The book begins with a collection of recipes which people ate before Job Charnock landed in Kolkata. What I love is that they actually pen down the recipe of Gota Siddho ( Casserole of Whole Moong Beans and Vegetables) which is eaten during Saraswati Puja ( celebrated on the occasion of Basant Panchami) to Anda Halwa.
The book is divided into Eight Chapters. The book holds the reader through a pre-colonial history and philosophy of food (chapter 1) to a genealogy of bengali ranna ( bengali cooking) in chapter 2 and shows the way the way how the palate of Calcutta is enriched by the migrant influences from chapter 3-7 and finally chapter 8 shows how tables turned around the elaborate meal to buffet, brunch and baked beans to cope with post war time food luxuries.
The second chapter is called Bangla Ranna where the authors describe the everyday life of a Bengali in Kolkata- where “fish itself is eaten from top to tail. The head is cooked with dal or rice. The Bengali believes that the Fish head adds to his grey matter. The tail and bones are fried into delectable chachchari with herbs and red pumpkin”. (pp 29) “… Thrift is an integral part of Bengali cooking. In this land of plenty, the good housewife is loth to throw away any part f a fish or vegetable” (pp29). In this preface to the collection of recipes the authors introduces the readers to the kitchen of a bengali household, cooking utensils, methods of cooking and most importantly shows how “eating is a ritual”(pp37). Next follows a collection of vegetarian and non-vegetarian recipes in a Bengali household. The collection is rich and varied, you can take your pick to cook up a Bengali feast.
The third chapter is called Dastar Khwan which traces the history and recipes of Kebabs, Kalia and Qorma in Kolkata. “Muslim Cooking came to Calcutta’s Chitpur. The air around was redolent with the aromatic mixtures of Amburi and Badashah Pasand tobacco briquettes and kebabs turning on charcoal fires in front of walk-in eating houses on Chitpur road, once the only link between the town and Delhi.”(pp101). Infact the authors indicate that after the fall of Murshidabad, with Nawab of Bengal Zafar Ali’s entry to Kolkata the nawabi food. The abundance of fish and vegetables compelled the nawabi cooks to dish out Jackfruit Korma and Kancha Kala Kofta out of plaintains. The recipes are user friendly. Best picks are of course Halim and Paya.
The scene now moves to the recipes and treasures that the Firinghees brought from Iberian Peninsula, northern Europe, France, Greece, the British Isles, and Asia Minor.
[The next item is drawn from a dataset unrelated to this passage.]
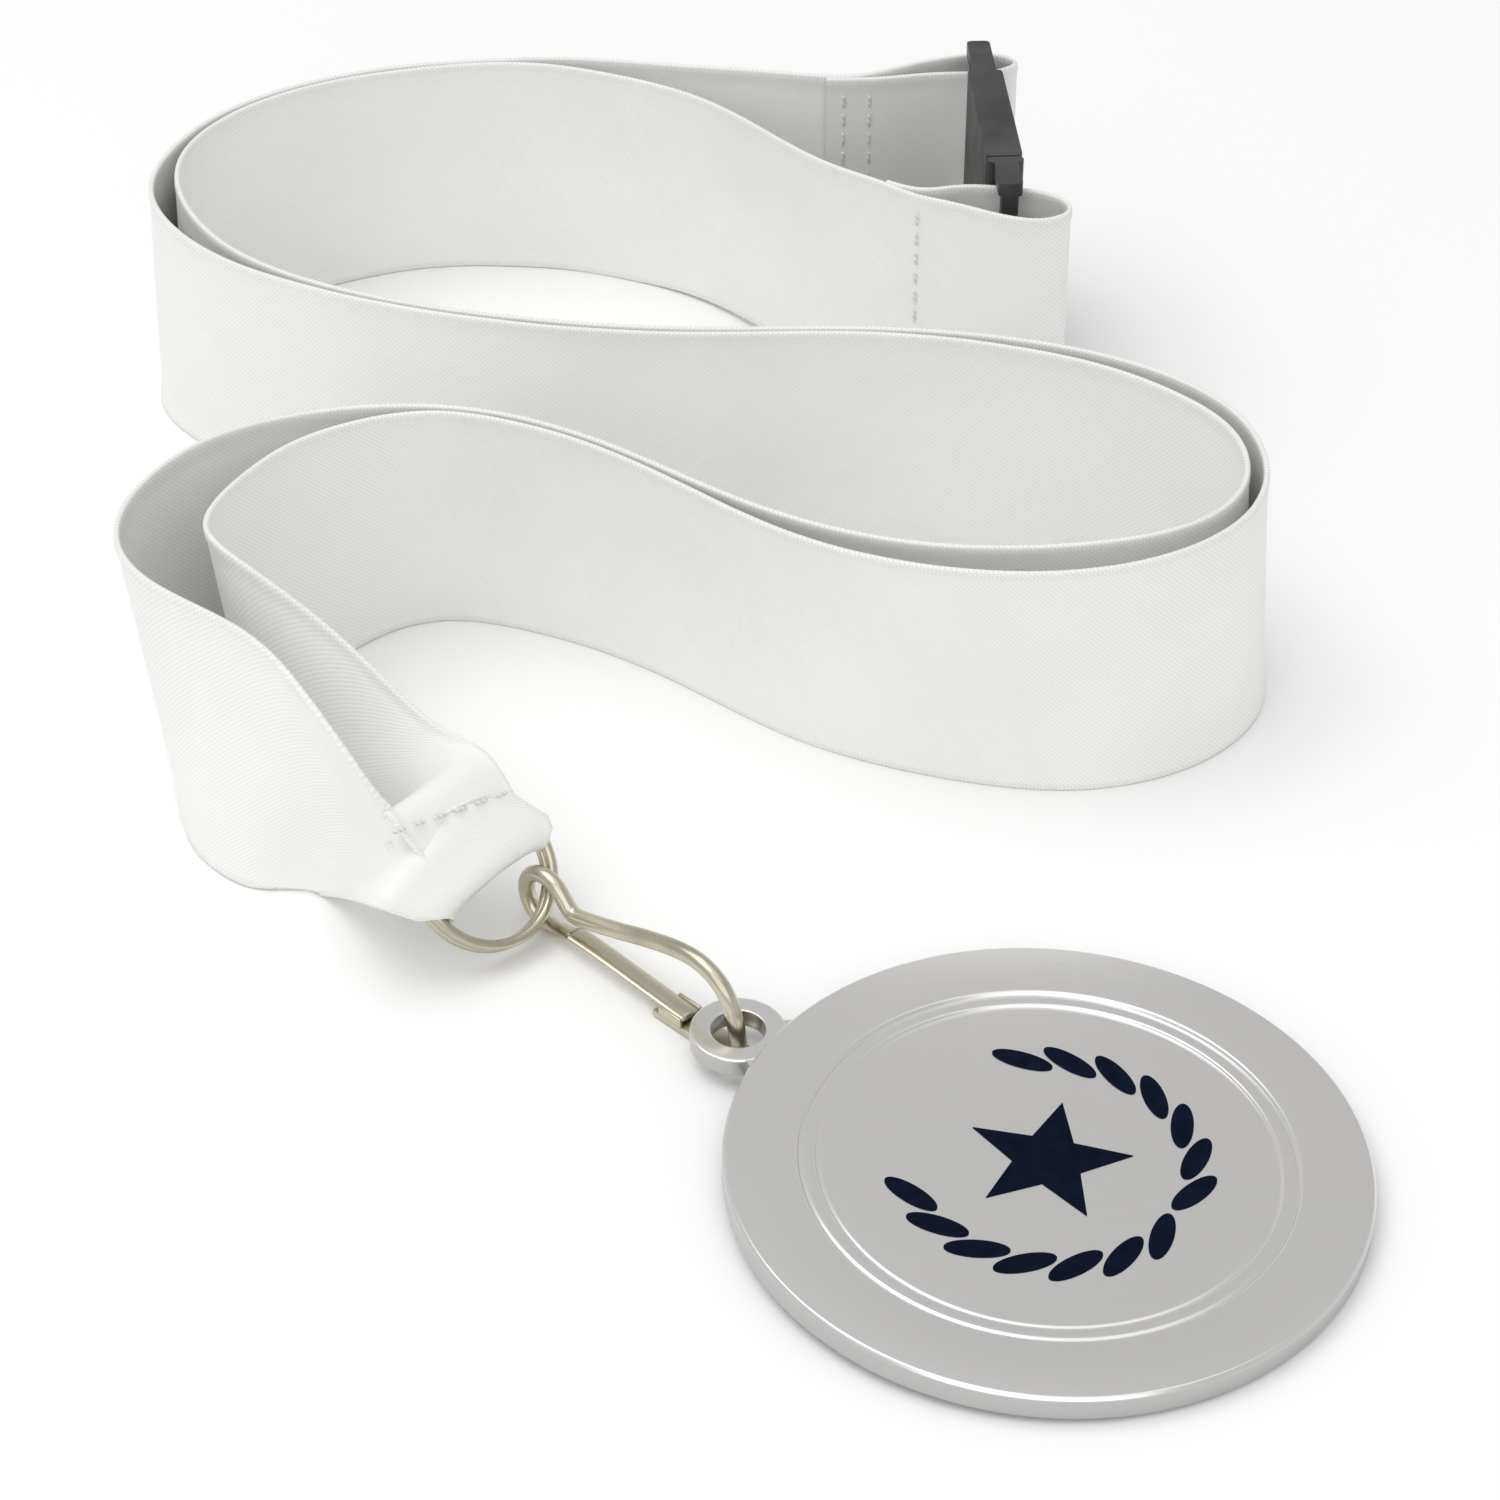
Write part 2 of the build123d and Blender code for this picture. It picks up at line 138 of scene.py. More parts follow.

Firstly the Portuguese arrived an settled on the banks of the river building “Catholic churches in the grey quarter of the town adjoining English Tank Square settlement, the pukka white quarter. Many of them came from Goa and Goan cooking added zest to the culinary fare of Calcutta” (pp148). Apart from introducing Sorpotel, one of the greatest contributions is locally produced cheese popularly called Bandel Cheese. “The small discs of salted smoked Bandel cheese were probably made by the Mog cooks under Portuguese supervision. The cheese is now made in Calcutta and sold as Bandel cheese in two shops in the famous not-so-new New Market”. (pp148) They were followed by the Dutch who settled in Chinsurah and then came the French who again chose Chandernagore. The most important contribution of French till date remains pau roti (loaf of bread). “Pau is said to be the corruption of Pain, the French word for bread. Pau, however, is the Hindi word for feet which leads others to believe that, as with the grapes in the vineyards of France, the huge quantities of dough were kneaded by stamping feet. But in fact Pau is the Portuguese word for loaf of bread” (pp151-152). This chapter also traces the contribution of Armenians, Jews and the British to the city’s social life through culinary ventures.
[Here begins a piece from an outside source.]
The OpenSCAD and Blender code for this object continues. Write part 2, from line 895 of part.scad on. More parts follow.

The richness of the book lies in the culinary ventures of colonial Calcutta that the authors have traced and collected and brought into the forefront. One of the city’s heritage is the colonial past which continues to reproduce itself in the way city’s postcolonial “dining out” has been shaped. If one takes a look at the city’s long lost Great Eastern Hotel, Peter Cat, and the series of restaurants that occupy the centre stage in Parkstreet and different pockets of this postcolonial city we cannot deny the influence of the migrants that the city’s palate have had and this is what makes this book an interesting read. Steeped in the social history of Bengal, the book takes you through a journey of the “food” conquests of Bengal. A must read and a must have for all those who share a passion for culinary history of Calcutta and for those who want to re-create and re-live some of the recipes from history.